On my last day, I witnessed Michaeli pour water on Raleb Majadele, an Arab MK, at the climax of a heated argument. And I did nothing. I tried to assuage my guilt by telling myself that there was nothing I could have done—which is probably true—but I could not save my idealistic notion of an Israel that could do no wrong.
Returning to the U.S., I was mired in ideological turbulence. I could no longer assert that Israeli democracy was perfect. I had seen its flaws with my own eyes. But I did not reject Zionism because that would mirror the logic of Kahanism: Kahanism reacts to the tension between liberalism and Zionism by abandoning liberalism completely—and that’s the easy way out. Reading Peter Beinart’s Crisis of Zionism restored my confidence in the compatibility of Zionism and liberalism, even though it also taught me that it would entail difficult work.
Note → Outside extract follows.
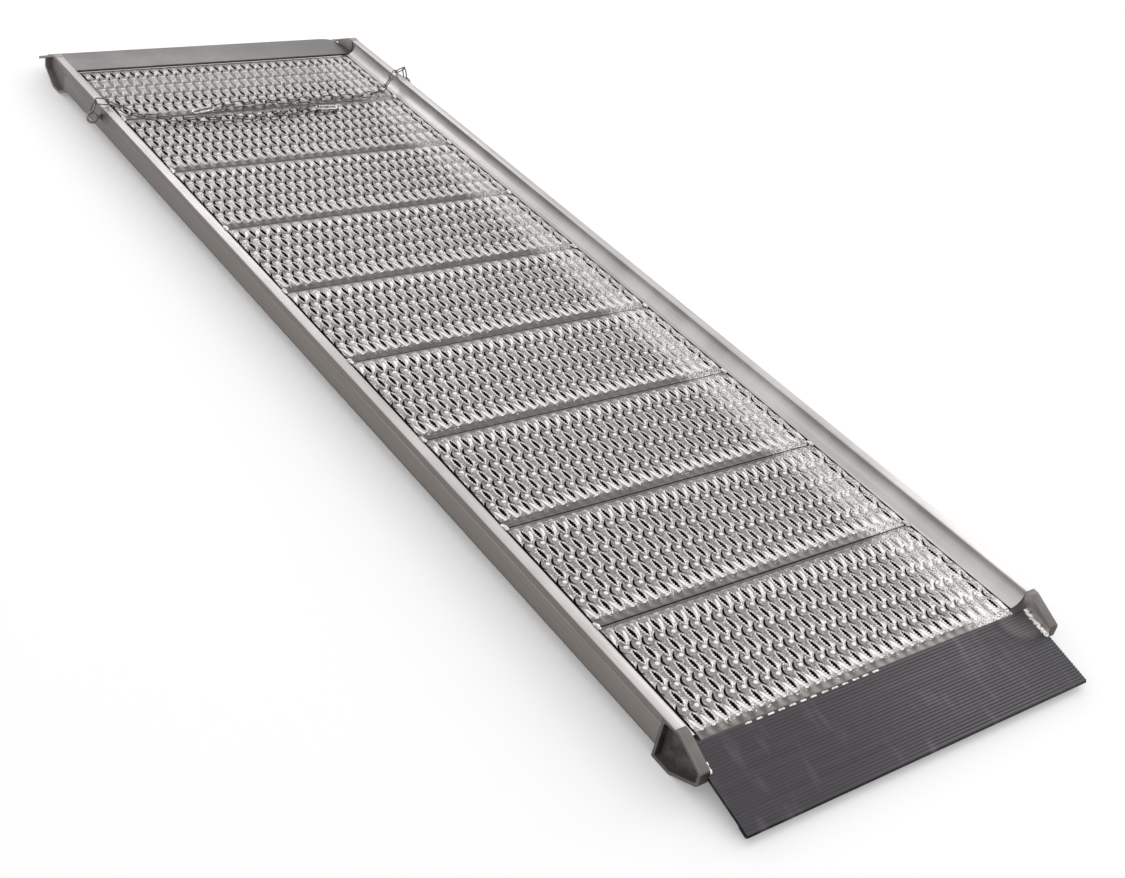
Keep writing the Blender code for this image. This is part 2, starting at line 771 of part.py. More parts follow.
def hook(side, word, places):
    frame = hook_frame(places)
    r = HOOK_RADIUS
    front = HOOK_LENGTH - r
    nose = GATE_END + NOSE_GAP

    def bow(centre, start, end):
        turns = [start + (end - start) * step / ARC_STEPS for step in range(ARC_STEPS + 1)]
        return [(centre + r * math.cos(t), r * math.sin(t)) for t in turns]

    rear_stop = GATE_START - GATE_SETBACK
    path = [(rear_stop, r)] + bow(r, math.pi / 2, 3 * math.pi / 2)
    path += bow(front, -math.pi / 2, math.pi / 2) + [(nose, r)]
    body = tube_curve(f"snap_hook_{word}", [frame @ Vector((u, v, 0)) for u, v in path], HOOK_WIRE)
    body = to_mesh(body)

    def local_box(name, low, high):
        solid = box(name, low, high)
        solid.data.transform(frame)
        return solid

    pivot = GATE_START + GATE_SETBACK
    tongue = local_box(
        "tongue",
        (rear_stop - TONGUE, r - TONGUE_RADIUS, -TONGUE / 2),
        (pivot, r + TONGUE_RADIUS, TONGUE / 2),
    )
    eye = rod(
        "tongue_end", frame @ Vector((pivot, r, -TONGUE / 2)), frame @ Vector((pivot, r, TONGUE / 2)), TONGUE_RADIUS, 12
    )
    half_pin = HOOK_WIRE / 2 + PIN_PROUD
    ends = [frame @ Vector((pivot, r, z)) for z in (-half_pin - OVERCUT, half_pin + OVERCUT)]
    body = join(body, join(tongue, eye))
    body = cut(body, rod("pin_hole", ends[0], ends[1], PIN_WIRE / 2 + GAP, 8))
    set_origin(body, frame.translation)
    finish(body, hook_finish(), smooth=True)
    bar = rod(
        f"hook_gate_{word}",
        frame @ Vector((GATE_START, r, 0)),
        frame @ Vector((GATE_END, r, 0)),
        HOOK_WIRE / 2,
    )
    slot = local_box(
        "gate_slot",
        (GATE_START - OVERCUT, r - HOOK_WIRE, -GATE_SLOT / 2),
        (GATE_START + GATE_SLOT_LENGTH, r + HOOK_WIRE, GATE_SLOT / 2),
    )
    gate = cut(bar, slot, rod("pin_hole", ends[0], ends[1], PIN_WIRE / 2 + GAP, 8))
    hinge = frame @ Vector((pivot, r, 0))
    set_origin(gate, hinge)
    finish(gate, hook_finish(), smooth=True)
    pin = rod(
        f"gate_pin_{word}",
        frame @ Vector((pivot, r, -half_pin)),
        frame @ Vector((pivot, r, half_pin)),
        PIN_WIRE / 2,
        8,
    )
    set_origin(pin, hinge)
    finish(pin, bolt_finish(), smooth=True)
    spring = rod(
        f"gate_spring_{word}",
        frame @ Vector((pivot + TONGUE_RADIUS + GAP, r, 0)),
        frame @ Vector((GATE_START + GATE_SLOT_LENGTH - GAP, r, 0)),
        SPRING_WIRE / 2,
        8,
    )
    set_origin(spring, hinge)
    finish(spring, bolt_finish(), smooth=True)


planks()
rail(-1, "left_rail")
rail(1, "right_rail")
foot(-1, False, "near_left_foot")
foot(1, False, "near_right_foot")
foot(-1, True, "far_left_foot")
foot(1, True, "far_right_foot")
toe_plate()
lip_plate()
for SIDE, WORD in ((-1, "left"), (1, "right")):
    eyebolt(SIDE, WORD)
    hook(SIDE, WORD, chain(SIDE, WORD))
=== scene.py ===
# %% [markdown]
# # An aluminium walk ramp
#
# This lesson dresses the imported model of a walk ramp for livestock: nine serrated planks between two
# curb rails, with a ribbed toe plate, a lip plate, four end feet and two safety chains. The CAD solids
# are the fixed frame. Each step either gives a CAD piece its finish, or puts a finer piece in its place.

import math

import bmesh
import bpy
from mathutils import Matrix, Vector


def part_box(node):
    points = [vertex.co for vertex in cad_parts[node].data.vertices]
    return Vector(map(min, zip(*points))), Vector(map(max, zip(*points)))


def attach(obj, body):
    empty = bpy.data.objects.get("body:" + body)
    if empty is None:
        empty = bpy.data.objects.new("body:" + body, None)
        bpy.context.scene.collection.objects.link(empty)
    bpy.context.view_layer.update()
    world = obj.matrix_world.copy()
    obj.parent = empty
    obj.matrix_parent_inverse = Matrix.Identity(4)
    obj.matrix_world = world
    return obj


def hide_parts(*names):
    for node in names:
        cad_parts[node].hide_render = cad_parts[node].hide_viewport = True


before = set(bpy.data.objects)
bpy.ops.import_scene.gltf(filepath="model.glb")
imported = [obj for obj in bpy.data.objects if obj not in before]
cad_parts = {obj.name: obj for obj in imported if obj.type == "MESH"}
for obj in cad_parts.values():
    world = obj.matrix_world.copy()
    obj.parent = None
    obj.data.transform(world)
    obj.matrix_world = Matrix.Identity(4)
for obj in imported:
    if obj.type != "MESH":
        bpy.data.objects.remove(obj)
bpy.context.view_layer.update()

# %% [markdown]
# ## The camera
#
# The camera comes first. It looks down along the ramp from over its left rail. The picture was taken with
# the ramp propped up, so here, where the ramp lies level, the camera leans over instead.

# %% The camera
CAMERA_PLACE = Vector((-1.97815, -2.51204, 1.85216))
CAMERA_ANGLES = (55.7852, -11.30955, -35.45352)
CAMERA_LENS = 50.575
camera_data = bpy.data.cameras.new("camera")
camera_data.sensor_width = 36
camera_data.lens = CAMERA_LENS
camera_data.clip_end = 50
camera = bpy.data.objects.new("camera", camera_data)
bpy.context.scene.collection.objects.link(camera)
camera.location = CAMERA_PLACE
camera.rotation_euler = [math.radians(angle) for angle in CAMERA_ANGLES]
bpy.context.scene.camera = camera
print("the camera stands", round(CAMERA_PLACE.length, 2), "m from the ramp's middle")

# %% [markdown]
# ## Bench tools
#
# Blender's operators act on whatever is selected, and loading the model leaves it selected. So these small
# helpers first clear the selection, and then select faces, edges or points by where they are.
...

This ideological evolution eventually led me to J Street U, the student-organizing arm of J Street. J Street is the antithesis of Kahanism. Instead of running away from the asymmetries between Zionism and liberalism, J Street aims to recalibrate them. Instead of treating the Israeli and Palestinian narratives as mutually exclusive, J Street recognizes their interdependence.
As a former Kahanist, I know that combating Kahanism is of importance to Jews everywhere, because when Kahanists commit acts of political and rhetorical violence, they do so in the name of all Jews. Kahanism’s claim to represent authentic Judaism and Zionism only fuels anti-Semitism and damages Israel’s moral standing, but, more perniciously, it violates everything Judaism has ever held dear.
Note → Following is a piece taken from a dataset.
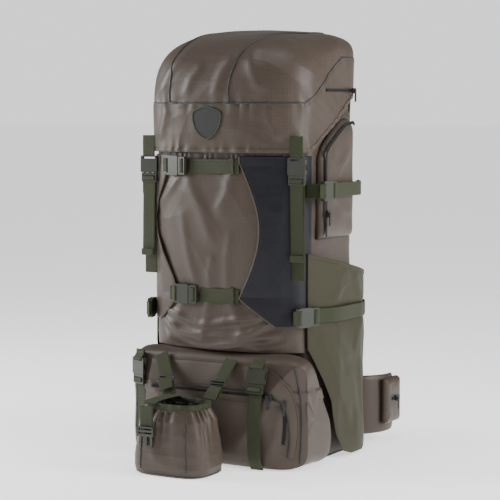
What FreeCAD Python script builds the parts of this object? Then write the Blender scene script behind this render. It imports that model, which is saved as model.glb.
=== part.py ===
import FreeCAD, Part
import math
import os

V = FreeCAD.Vector
os.makedirs("parts", exist_ok=True)

# Driving dimensions in millimetres: +X right, +Y toward the wearer, +Z up, floor at 0.
BODY_HALF = 150.0        # main bag, half its width
BODY_FRONT = -90.0
BODY_BACK = 92.0
BODY_TOP = 600.0
CLOTH = 3.0              # quilted thickness used for the padded fabric walls
COLLAR_TOP = 617.0
LID_HEM = 541.0
LID_SEAM = 622.0
LID_HINGE_Y = 95.0
LID_HINGE_Z = 650.0
FRONT_BOTTOM = 198.0     # front pocket
FRONT_TOP = 537.0
WEB = 25.0               # webbing width
WEB_T = 1.6              # webbing thickness
SIDE_X = 166.0           # outer face of a side pocket
BASE_T = 5.5             # stiff base panel
PAD_T = 11.0             # shoulder pad thickness
WING_T = 13.0            # hip wing thickness


def box(x0, x1, y0, y1, z0, z1):
    return Part.makeBox(x1 - x0, y1 - y0, z1 - z0, V(x0, y0, z0))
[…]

My experience in Israel taught me that Kahanism is not a fringe movement to be underestimated. Its ideology permeates even the governing coalition of Israel and poses a serious threat to Israel’s future. Defeating Kahanism requires liberal reclamation of Judaism and Zionism, through groups like J Street, to demonstrate that one can be pro-Israel, liberal and very much Jewish. I know now that it will not be easy, but if my story proves anything, it’s that Kahanism can be beaten.